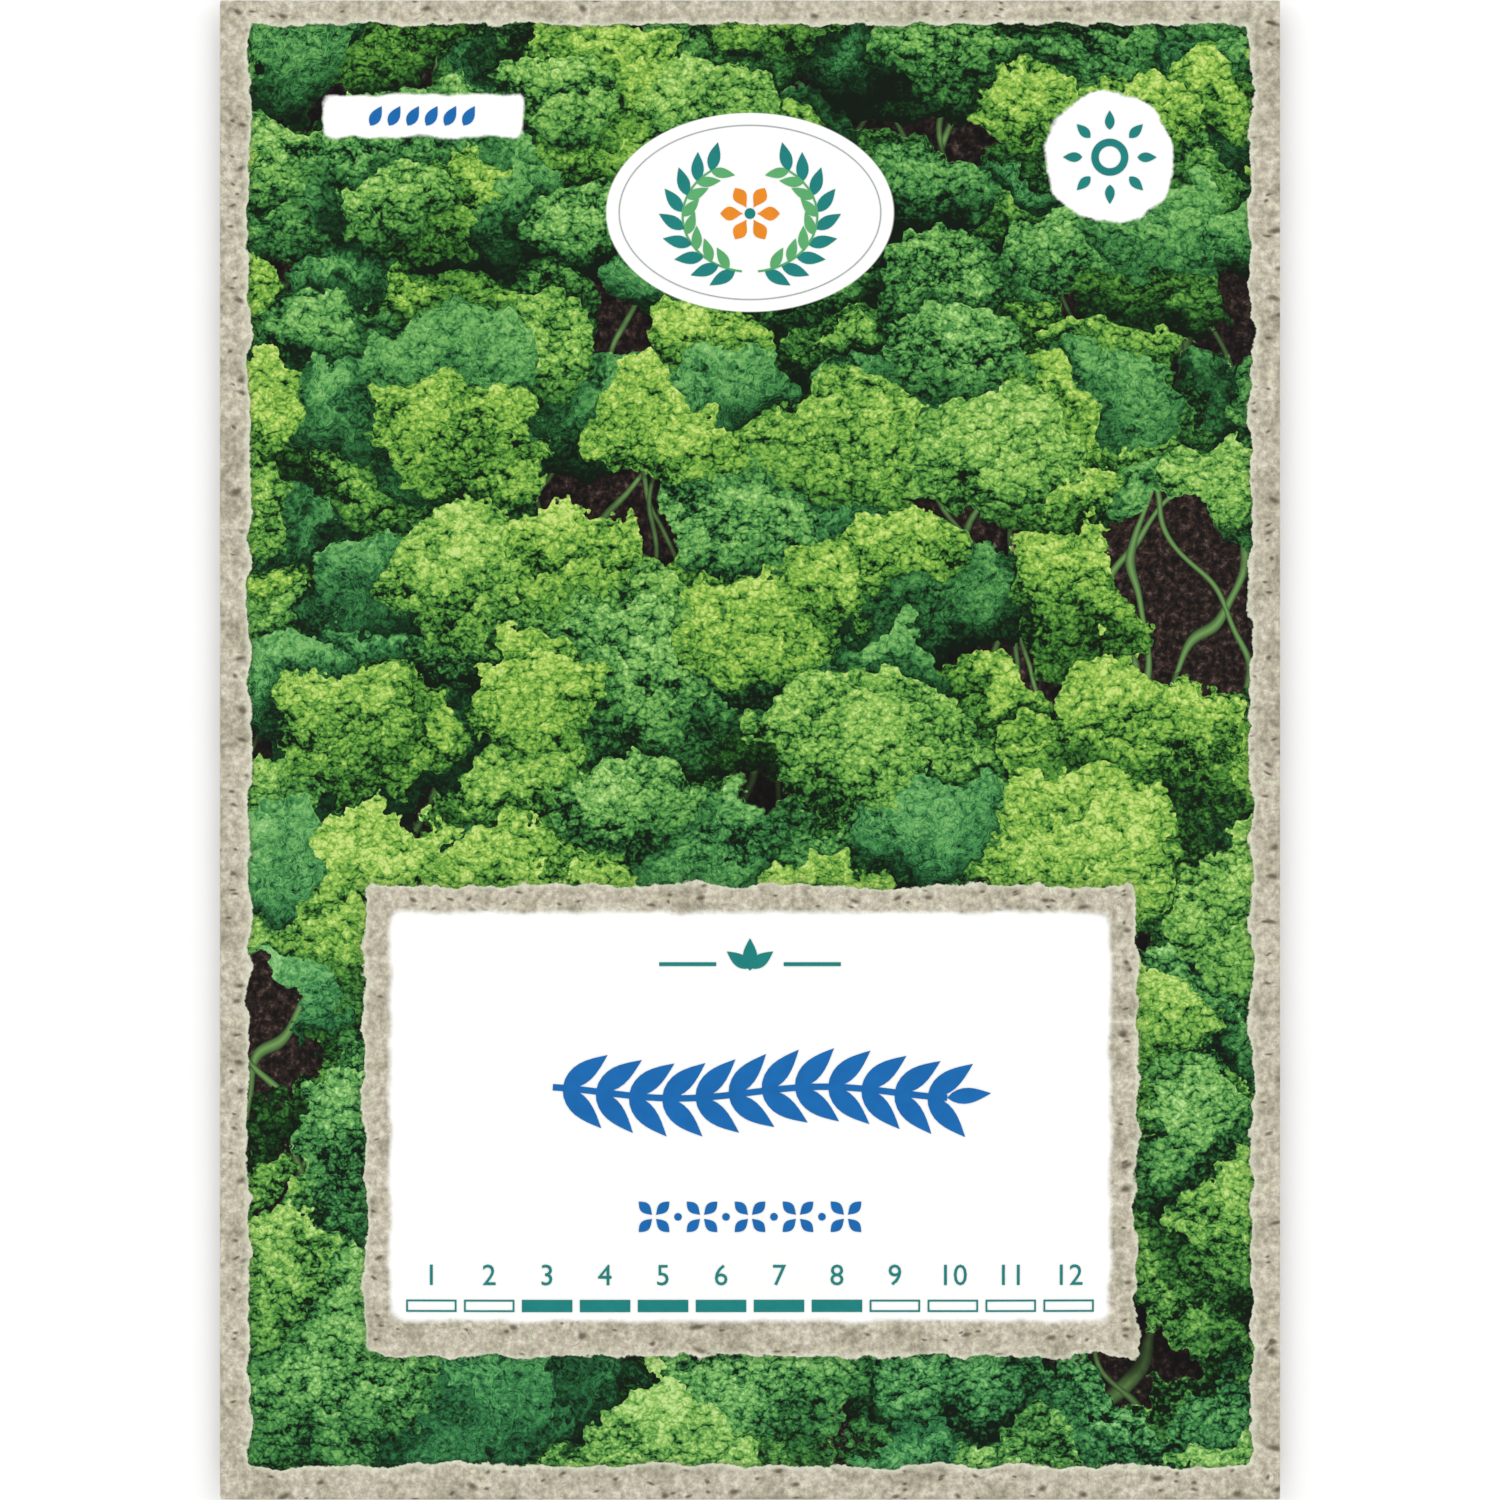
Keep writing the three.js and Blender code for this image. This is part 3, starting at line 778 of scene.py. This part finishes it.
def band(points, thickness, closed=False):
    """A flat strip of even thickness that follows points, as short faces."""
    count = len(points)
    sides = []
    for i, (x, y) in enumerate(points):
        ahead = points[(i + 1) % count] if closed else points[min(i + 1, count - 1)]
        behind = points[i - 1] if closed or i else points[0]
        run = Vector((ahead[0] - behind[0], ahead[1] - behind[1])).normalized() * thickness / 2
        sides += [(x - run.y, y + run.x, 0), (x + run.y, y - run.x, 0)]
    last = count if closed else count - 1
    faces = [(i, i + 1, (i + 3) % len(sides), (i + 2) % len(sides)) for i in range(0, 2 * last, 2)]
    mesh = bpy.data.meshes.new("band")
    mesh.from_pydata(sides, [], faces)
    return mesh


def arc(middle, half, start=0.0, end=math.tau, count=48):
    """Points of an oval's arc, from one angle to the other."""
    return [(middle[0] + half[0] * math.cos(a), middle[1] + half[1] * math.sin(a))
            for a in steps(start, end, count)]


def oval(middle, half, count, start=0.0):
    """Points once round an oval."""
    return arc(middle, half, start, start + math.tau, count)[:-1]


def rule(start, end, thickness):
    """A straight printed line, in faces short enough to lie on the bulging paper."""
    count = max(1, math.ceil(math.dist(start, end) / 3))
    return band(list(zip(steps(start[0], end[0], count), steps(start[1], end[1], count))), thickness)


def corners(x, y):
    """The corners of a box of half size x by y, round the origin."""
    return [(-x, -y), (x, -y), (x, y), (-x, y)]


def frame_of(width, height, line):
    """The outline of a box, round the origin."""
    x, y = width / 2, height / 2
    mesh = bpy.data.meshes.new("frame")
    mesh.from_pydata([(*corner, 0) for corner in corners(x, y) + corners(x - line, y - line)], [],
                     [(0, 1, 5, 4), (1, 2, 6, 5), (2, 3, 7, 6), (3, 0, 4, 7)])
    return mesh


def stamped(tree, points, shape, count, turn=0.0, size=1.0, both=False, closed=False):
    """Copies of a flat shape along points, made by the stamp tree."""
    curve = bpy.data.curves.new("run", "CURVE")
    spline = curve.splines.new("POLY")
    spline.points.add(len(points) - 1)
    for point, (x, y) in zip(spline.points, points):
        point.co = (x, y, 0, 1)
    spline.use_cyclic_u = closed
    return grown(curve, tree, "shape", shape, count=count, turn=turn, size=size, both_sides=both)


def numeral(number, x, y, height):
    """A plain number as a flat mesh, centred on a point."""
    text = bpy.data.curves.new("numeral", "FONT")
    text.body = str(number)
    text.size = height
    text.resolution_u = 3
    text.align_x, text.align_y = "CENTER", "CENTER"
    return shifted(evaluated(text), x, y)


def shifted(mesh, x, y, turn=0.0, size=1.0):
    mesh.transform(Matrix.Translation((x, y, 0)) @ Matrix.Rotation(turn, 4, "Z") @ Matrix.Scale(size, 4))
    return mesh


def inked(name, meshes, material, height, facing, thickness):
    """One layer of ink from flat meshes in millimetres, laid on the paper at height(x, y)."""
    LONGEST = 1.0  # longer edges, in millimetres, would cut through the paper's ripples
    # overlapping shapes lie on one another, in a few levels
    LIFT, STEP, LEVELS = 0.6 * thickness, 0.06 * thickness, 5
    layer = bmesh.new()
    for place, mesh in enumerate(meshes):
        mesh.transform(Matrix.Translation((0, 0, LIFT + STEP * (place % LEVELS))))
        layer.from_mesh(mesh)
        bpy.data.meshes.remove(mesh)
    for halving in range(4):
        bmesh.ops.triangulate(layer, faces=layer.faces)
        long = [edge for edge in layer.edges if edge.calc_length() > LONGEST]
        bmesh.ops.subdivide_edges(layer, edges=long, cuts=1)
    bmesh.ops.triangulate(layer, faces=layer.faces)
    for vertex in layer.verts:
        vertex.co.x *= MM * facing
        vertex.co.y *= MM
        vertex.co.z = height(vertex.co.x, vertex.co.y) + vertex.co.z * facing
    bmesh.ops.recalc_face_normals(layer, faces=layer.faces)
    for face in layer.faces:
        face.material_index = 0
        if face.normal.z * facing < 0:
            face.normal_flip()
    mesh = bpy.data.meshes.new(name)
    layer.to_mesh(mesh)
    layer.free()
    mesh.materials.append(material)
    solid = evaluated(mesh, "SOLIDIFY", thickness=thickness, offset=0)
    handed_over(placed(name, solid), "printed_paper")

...

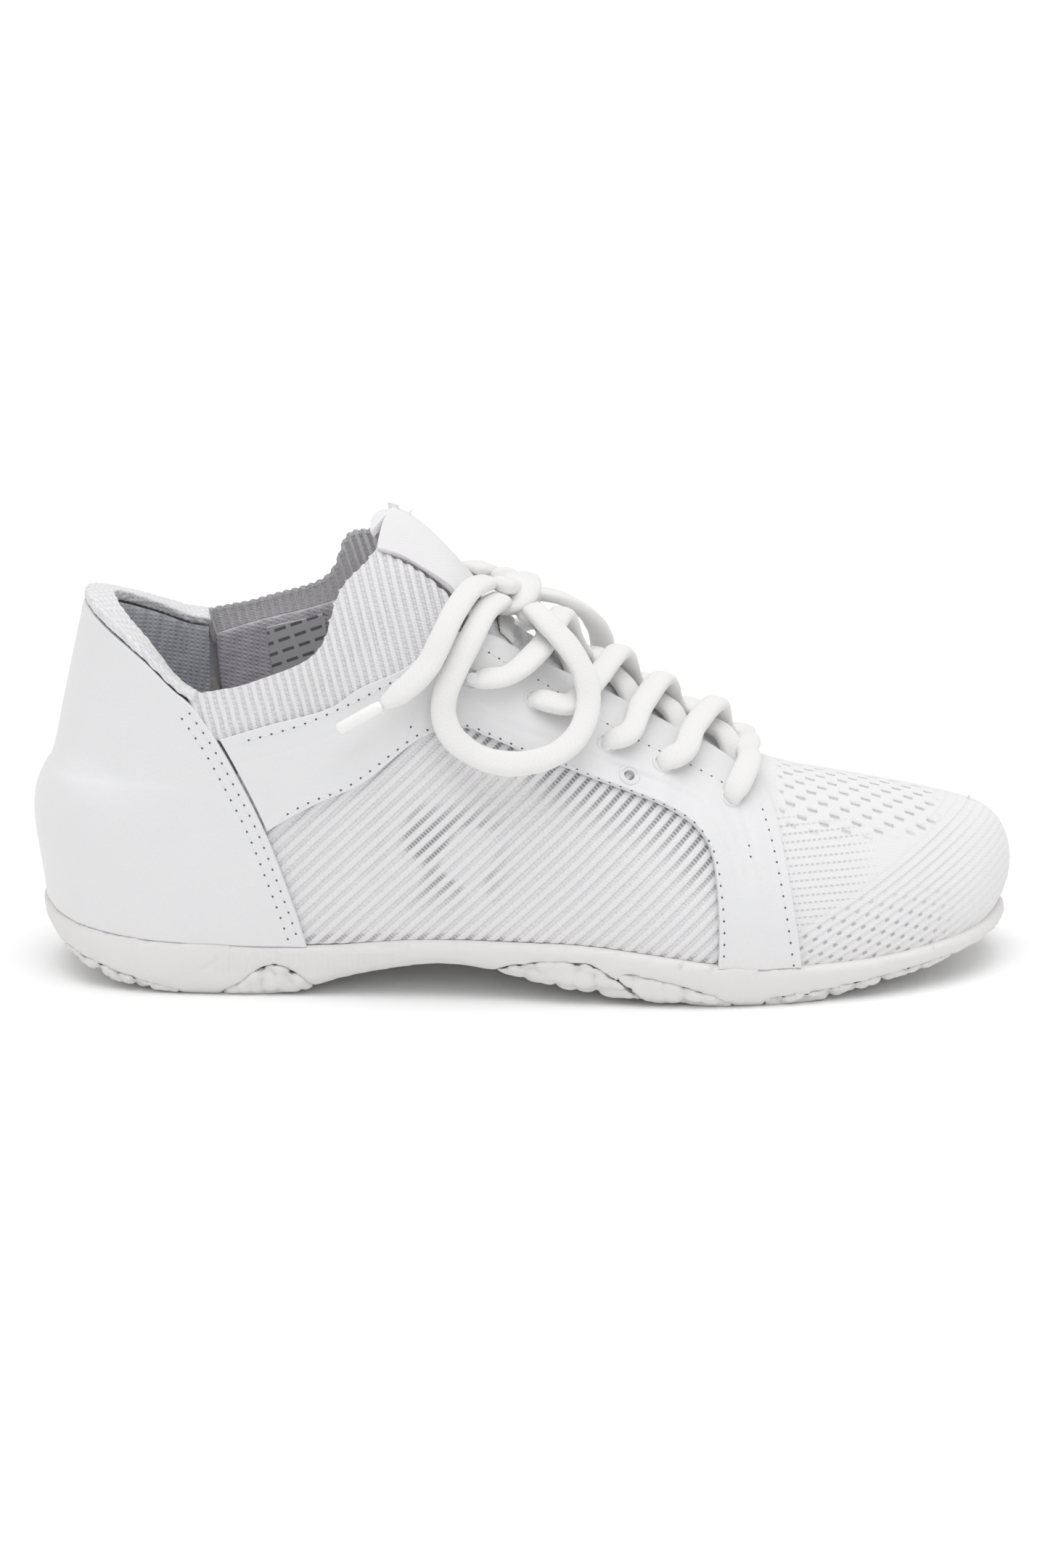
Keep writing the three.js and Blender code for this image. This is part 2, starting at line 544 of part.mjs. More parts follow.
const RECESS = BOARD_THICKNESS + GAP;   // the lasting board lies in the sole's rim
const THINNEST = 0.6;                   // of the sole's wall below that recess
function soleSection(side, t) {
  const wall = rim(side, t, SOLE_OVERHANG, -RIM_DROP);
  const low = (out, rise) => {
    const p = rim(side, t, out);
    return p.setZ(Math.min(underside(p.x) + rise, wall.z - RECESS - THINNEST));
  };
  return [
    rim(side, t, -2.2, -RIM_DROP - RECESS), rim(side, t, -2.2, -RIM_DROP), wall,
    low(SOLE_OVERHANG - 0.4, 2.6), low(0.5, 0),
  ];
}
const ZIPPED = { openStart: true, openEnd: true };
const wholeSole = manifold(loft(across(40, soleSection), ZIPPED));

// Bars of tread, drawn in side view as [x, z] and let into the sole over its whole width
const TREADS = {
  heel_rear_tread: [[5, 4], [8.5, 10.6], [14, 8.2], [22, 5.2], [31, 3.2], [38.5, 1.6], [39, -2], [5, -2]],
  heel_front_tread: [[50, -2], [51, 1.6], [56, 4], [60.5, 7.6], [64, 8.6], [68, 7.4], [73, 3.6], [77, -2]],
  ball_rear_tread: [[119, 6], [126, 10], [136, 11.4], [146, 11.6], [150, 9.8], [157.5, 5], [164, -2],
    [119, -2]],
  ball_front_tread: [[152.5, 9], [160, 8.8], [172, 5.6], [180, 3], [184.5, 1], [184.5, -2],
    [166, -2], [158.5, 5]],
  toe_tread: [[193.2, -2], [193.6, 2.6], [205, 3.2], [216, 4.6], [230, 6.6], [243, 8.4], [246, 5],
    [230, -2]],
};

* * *

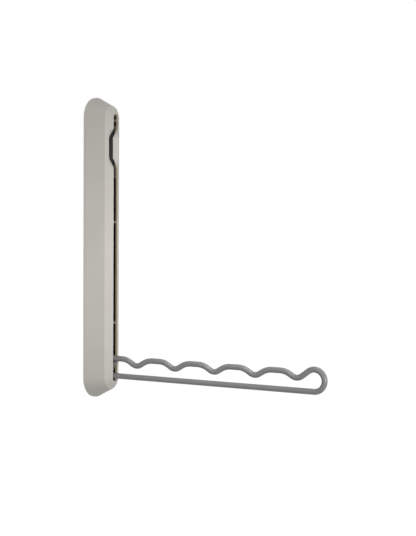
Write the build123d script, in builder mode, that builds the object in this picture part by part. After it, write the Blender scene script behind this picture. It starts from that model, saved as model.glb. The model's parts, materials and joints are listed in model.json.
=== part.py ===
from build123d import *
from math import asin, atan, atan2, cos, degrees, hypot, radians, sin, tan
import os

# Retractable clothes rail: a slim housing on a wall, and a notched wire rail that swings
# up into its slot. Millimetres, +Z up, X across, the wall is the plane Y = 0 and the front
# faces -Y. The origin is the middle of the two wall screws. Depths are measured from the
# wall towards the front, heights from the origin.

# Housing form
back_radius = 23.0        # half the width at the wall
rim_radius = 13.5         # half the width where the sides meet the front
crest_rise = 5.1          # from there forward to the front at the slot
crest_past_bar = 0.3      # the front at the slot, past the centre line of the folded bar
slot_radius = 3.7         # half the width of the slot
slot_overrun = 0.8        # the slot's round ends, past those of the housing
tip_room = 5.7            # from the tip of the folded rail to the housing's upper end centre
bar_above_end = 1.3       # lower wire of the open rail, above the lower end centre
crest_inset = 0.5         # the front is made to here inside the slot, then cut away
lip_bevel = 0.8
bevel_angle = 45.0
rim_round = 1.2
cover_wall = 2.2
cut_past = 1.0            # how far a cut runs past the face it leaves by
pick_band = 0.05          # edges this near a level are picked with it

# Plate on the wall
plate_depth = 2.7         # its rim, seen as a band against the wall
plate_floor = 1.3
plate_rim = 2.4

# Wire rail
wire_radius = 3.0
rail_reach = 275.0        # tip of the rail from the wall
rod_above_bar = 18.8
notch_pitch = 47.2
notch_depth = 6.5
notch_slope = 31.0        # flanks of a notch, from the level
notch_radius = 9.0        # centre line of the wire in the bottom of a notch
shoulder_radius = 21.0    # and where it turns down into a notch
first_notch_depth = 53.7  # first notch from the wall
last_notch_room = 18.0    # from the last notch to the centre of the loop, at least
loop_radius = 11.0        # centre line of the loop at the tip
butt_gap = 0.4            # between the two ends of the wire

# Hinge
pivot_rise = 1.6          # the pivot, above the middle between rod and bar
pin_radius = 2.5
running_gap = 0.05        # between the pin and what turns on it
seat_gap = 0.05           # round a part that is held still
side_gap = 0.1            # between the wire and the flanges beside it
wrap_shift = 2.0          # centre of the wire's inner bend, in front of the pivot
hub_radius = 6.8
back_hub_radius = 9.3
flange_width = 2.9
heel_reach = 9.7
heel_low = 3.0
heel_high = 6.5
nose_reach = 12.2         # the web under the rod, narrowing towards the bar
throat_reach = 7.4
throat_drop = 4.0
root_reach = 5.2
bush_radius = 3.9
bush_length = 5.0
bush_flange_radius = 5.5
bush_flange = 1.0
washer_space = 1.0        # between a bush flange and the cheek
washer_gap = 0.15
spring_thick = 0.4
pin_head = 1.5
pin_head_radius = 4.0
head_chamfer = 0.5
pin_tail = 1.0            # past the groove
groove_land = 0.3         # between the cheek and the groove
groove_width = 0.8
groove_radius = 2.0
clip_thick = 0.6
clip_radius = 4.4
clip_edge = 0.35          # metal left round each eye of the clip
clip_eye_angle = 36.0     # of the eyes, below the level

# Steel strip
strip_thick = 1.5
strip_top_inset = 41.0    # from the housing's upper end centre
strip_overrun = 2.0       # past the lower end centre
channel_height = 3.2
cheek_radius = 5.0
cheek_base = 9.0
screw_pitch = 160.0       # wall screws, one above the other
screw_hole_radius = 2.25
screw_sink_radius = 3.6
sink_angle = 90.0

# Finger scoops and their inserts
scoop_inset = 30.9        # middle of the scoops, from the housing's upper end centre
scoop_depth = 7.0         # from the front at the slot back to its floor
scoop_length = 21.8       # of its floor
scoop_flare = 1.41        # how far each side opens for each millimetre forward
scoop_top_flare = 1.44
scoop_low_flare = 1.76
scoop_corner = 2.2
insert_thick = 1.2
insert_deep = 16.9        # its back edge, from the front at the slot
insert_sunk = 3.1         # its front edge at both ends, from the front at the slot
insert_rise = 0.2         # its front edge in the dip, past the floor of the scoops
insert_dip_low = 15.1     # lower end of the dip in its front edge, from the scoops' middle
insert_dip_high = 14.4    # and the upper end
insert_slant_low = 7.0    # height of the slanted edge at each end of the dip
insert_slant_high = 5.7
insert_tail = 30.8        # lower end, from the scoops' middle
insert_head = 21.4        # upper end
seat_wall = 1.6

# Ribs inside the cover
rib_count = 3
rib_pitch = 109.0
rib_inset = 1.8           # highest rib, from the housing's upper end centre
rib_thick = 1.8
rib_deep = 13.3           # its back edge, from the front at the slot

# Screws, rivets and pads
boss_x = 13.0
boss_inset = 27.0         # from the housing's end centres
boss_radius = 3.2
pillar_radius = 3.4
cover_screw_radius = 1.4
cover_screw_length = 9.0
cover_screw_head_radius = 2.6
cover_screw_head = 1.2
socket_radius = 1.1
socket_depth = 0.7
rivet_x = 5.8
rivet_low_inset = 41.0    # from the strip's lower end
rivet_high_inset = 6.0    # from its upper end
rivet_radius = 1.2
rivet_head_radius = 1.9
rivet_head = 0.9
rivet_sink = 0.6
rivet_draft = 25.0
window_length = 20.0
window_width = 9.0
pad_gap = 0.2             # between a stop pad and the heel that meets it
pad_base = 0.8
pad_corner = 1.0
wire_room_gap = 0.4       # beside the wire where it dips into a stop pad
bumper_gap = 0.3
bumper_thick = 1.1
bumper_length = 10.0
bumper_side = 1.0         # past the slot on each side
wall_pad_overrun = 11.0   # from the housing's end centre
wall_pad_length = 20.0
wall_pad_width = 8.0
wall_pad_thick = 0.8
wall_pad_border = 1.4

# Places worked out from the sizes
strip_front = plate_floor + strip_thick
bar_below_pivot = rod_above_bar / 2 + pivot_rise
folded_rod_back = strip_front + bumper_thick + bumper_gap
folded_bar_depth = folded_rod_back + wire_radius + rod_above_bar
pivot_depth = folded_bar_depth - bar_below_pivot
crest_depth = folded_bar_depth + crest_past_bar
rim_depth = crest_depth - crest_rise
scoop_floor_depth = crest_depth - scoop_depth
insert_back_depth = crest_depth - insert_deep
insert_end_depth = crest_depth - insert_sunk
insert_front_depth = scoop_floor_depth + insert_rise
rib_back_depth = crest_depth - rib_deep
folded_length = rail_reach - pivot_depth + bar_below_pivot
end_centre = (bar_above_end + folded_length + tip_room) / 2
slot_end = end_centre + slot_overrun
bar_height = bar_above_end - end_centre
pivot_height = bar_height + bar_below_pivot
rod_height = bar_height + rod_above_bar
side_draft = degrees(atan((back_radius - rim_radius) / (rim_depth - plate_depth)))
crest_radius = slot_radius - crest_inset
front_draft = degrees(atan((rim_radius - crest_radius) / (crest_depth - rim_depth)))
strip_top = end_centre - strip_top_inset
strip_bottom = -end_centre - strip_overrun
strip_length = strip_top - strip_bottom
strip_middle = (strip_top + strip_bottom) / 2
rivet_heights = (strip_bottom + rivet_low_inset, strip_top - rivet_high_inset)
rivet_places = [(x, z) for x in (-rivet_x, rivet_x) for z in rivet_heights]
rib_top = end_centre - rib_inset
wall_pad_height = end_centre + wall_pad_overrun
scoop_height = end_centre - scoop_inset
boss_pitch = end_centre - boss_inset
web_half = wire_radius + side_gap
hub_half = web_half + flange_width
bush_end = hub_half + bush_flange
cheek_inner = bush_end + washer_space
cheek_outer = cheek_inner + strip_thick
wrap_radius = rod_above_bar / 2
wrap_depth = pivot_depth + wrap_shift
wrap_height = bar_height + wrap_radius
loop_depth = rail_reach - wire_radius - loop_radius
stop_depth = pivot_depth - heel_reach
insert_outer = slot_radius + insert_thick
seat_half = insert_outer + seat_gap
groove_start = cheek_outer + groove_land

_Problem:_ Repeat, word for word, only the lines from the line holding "Write the build123d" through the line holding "# wall towards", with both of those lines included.

_Result of the task:_
Write the build123d script, in builder mode, that builds the object in this picture part by part. After it, write the Blender scene script behind this picture. It starts from that model, saved as model.glb. The model's parts, materials and joints are listed in model.json.
=== part.py ===
from build123d import *
from math import asin, atan, atan2, cos, degrees, hypot, radians, sin, tan
import os

# Retractable clothes rail: a slim housing on a wall, and a notched wire rail that swings
# up into its slot. Millimetres, +Z up, X across, the wall is the plane Y = 0 and the front
# faces -Y. The origin is the middle of the two wall screws. Depths are measured from the
# wall towards the front, heights from the origin.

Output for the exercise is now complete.